Żenujący "popis" Mbappe będzie mieć konsekwencje. Ancelotti nie ma wyjścia

Transfer Kyliana Mbappe do Realu Madryt był jednym z najbardziej wyczekiwanych ruchów mistrza Hiszpanii od lat. Były piłkarz PSG na razie jednak zawodzi. W La Liga strzelił tylko sześć goli - ponad dwa razy mniej niż Robert Lewandowski. W dodatku hiszpańskie media zarzucają mu słabe zaangażowanie. Według "Relevo" przeszkadza to również Carlo Ancelottiemu. Teraz w Realu Madryt szykują się zmiany.

Real Madryt w tym sezonie zawodzi. Drużyna Ancelottiego gra kiepsko, w La Liga na ten moment traci do Barcelony aż dziewięć punktów (Real ma rozegrany jeden mecz mniej), a w El Clasico przegrała aż 0:4. Pojawiły się już nawet głosy, że Ancelotii może stracić pracę - choć dopiero co został wybrany trenerem roku.

Zobacz wideo Natalia Jabrzyk z pięcioma złotymi medalami 39. mistrzostw Polski na dystansach w łyżwiarstwie!

Ancelotti szykuje zmiany.
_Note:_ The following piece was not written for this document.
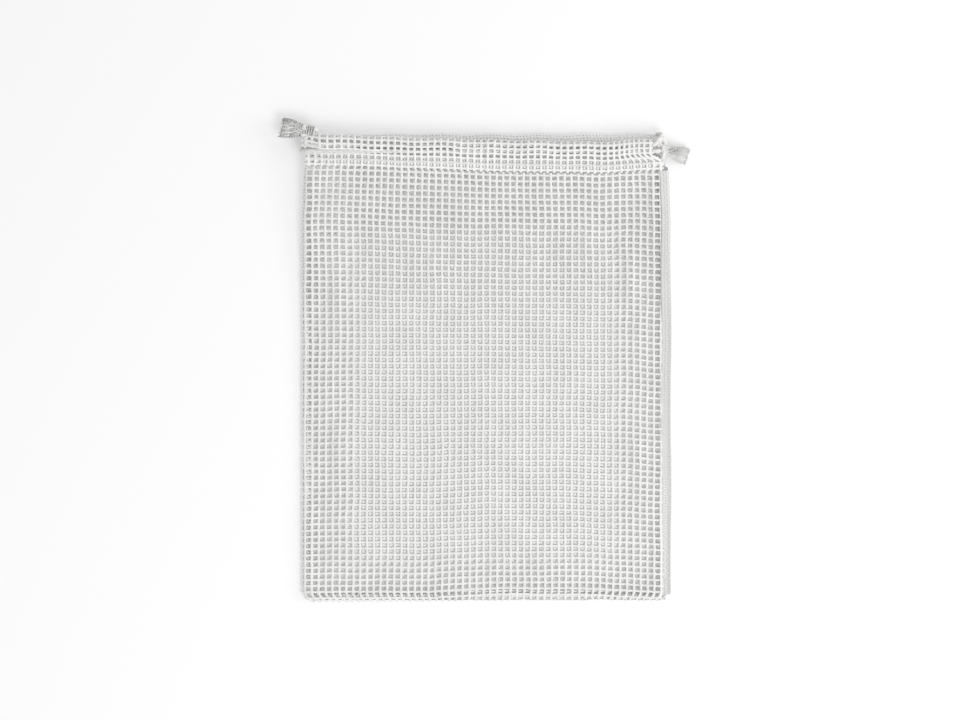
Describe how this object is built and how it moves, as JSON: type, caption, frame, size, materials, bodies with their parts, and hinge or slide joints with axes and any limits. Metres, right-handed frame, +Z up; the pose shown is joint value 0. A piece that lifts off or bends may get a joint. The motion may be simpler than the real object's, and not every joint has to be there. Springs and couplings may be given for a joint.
{
  "type": "mesh laundry bag",
  "caption": "Flat cotton net laundry bag with a folded casing round its mouth and drawcords knotted on opposite sides, each pulling out to gather the mouth.",
  "frame": {"origin": "middle of the cloth's footprint, on the surface that the bag lies on", "axes": "+X across the bag to the right, +Y from the bottom seam to the mouth, +Z up out of the front panel, with the bag lying on its back panel"},
  "size_m": [0.3309, 0.392, 0.0196],
  "materials": {
    "net": "soft spun cotton net, off-white, open square holes, slightly hairy yarns",
    "turned_net": "the same cotton net doubled in the casing and the seams",
    "thread": "off-white spun polyester sewing thread",
    "cord": "soft twisted cotton cord with frayed ends, off-white"
  },
  "bodies": {
    "bag": {"back_panel": "net", "front_panel": "net", "back_hem": "turned_net", "front_hem": "turned_net", "left_side_seam": "turned_net", "right_side_seam": "turned_net", "bottom_seam": "turned_net", "back_hem_thread": "thread", "front_hem_thread": "thread", "bottom_seam_thread": "thread", "left_seam_thread": "thread", "right_seam_thread": "thread"},
    "left_drawcord": {"left_drawcord": "cord", "left_knot": "cord", "left_tail_upper": "cord", "left_tail_lower": "cord"},
    "right_drawcord": {"right_drawcord": "cord", "right_knot": "cord", "right_tail_upper": "cord", "right_tail_lower": "cord"}
  },
  "joints": [
    {"name": "left_cord_pull", "type": "slide", "parent": "bag", "child": "left_drawcord", "axis": [-1, 0, 0], "range_m": [0, 0.07], "deforming": ["front_hem", "back_hem", "front_hem_thread", "back_hem_thread", "right_side_seam", "right_seam_thread"]},
    {"name": "right_cord_pull", "type": "slide", "parent": "bag", "child": "right_drawcord", "axis": [1, 0, 0], "range_m": [0, 0.07], "deforming": ["left_side_seam", "left_seam_thread", "front_panel", "back_panel"]}
  ]
}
Chodzi o Mbappe

Florentino Perez ma być wściekły, ale na razie szkoleniowiec wciąż pracuje z Realem. "Relevo" podało jednak informację, że zaczął wywierać presję na Ancelottim ws. zmian w składzie. Prezydenta klubu irytuje słaba forma oraz małe zaangażowanie zawodników Realu - po meczu z Lille w Lidze Mistrzów miał żal o to, że jego zespół przebiegł aż 11 kilometrów mniej niż przeciwnik.

Teraz "Relevo" zwraca uwagę, że w tej statystyce bardzo źle wypada Kylian Mbappe. Według danych Realu reprezentant Francji w El Clasico przebiegł zaledwie osiem kilometrów. To szokująca statystyka. Nie angażuje się też w defensywę na takim poziomie, na jakim oczekuje tego Ancelotti.

"W Realu liczą na to, że Mbappe to zrozumie: że musi być krytyczny wobec siebie i pomagać nie tylko w ofensywie, ale również w obronie" - czytamy. "Relevo" wymienia kolejne statystyki, w których Francuz wypada zdecydowanie poniżej ligowej średniej dla zawodników ofensywnych - takich jak pressing czy pojedynki jeden na jednego. 

"Pozycja Mbappe jest niepodważalna, nie ma szans na to, że usiądzie na ławkę, więc Ancelotti chce szukać nowych rozwiązań na boisku, aż w końcu się uda. Jednym z nich ma być zmiana pozycji w fazie defensywnej pomiędzy Mbappe i Viniciusem. Pierwszy pressing na środkowych obrońcach i bramkarzu miałby wykonywać Brazylijczyk, a Francuz będzie wtedy pilnował prawej strony" - opisuje "Relevo" jeden z wariantów, które chce wypróbować Ancelotti.

Inny pomysł? Pierwszymi pressującymi piłkarzami Realu byliby Jude Bellingham i - gdy jest na boisku - Luka Modrić, co miałoby dać więcej przestrzeni Camavindze i Valverde. W tym rozwiązaniu Mbappe miałby być odpowiedzialny za ewentualne blokowanie środkowego pomocnika rywala po stracie piłki. 

"Ancelotti nie chce przede wszystkim, żeby doszło do tego, że Mbappe zarazi swoim podejściem innych zawodników. To jest - jeśli ty nie pressujesz, to ja też nie będę" - dodaje "Relevo".

Mecz z Barceloną nauczył czegoś Mbappe? Na to liczą w Realu

W wygranym przez Barcelonę aż 4:0 El Clasico reprezentant Francji wyglądał naprawdę słabo. Jego atuty zostały całkowicie przyćmione przez piłkarzy Hansiego Flicka. Mbappe można było zapamiętać przede wszystkim z kolejnych spalonych, na których łapali go zawodnicy Barcelony. W Realu liczą, że ten mecz był nauczką dla Francuza. "Jest wiara w to, że Barcelona uświadomiła Mbappe, że gra w obronie jest ważnym zadaniem, które musi być wykonywane przez kolektyw" - kończy "Relevo".

Real Madryt kolejny mecz zagra we wtorek 5 listopada - w Lidze Mistrzów. Rywalem Mbappe i spółki będzie AC Milan. Podopiecznych Ancelottiego ominął mecz ligowy w ostatni weekend. Wszystko przez tragedię, do której doszło w Hiszpanii.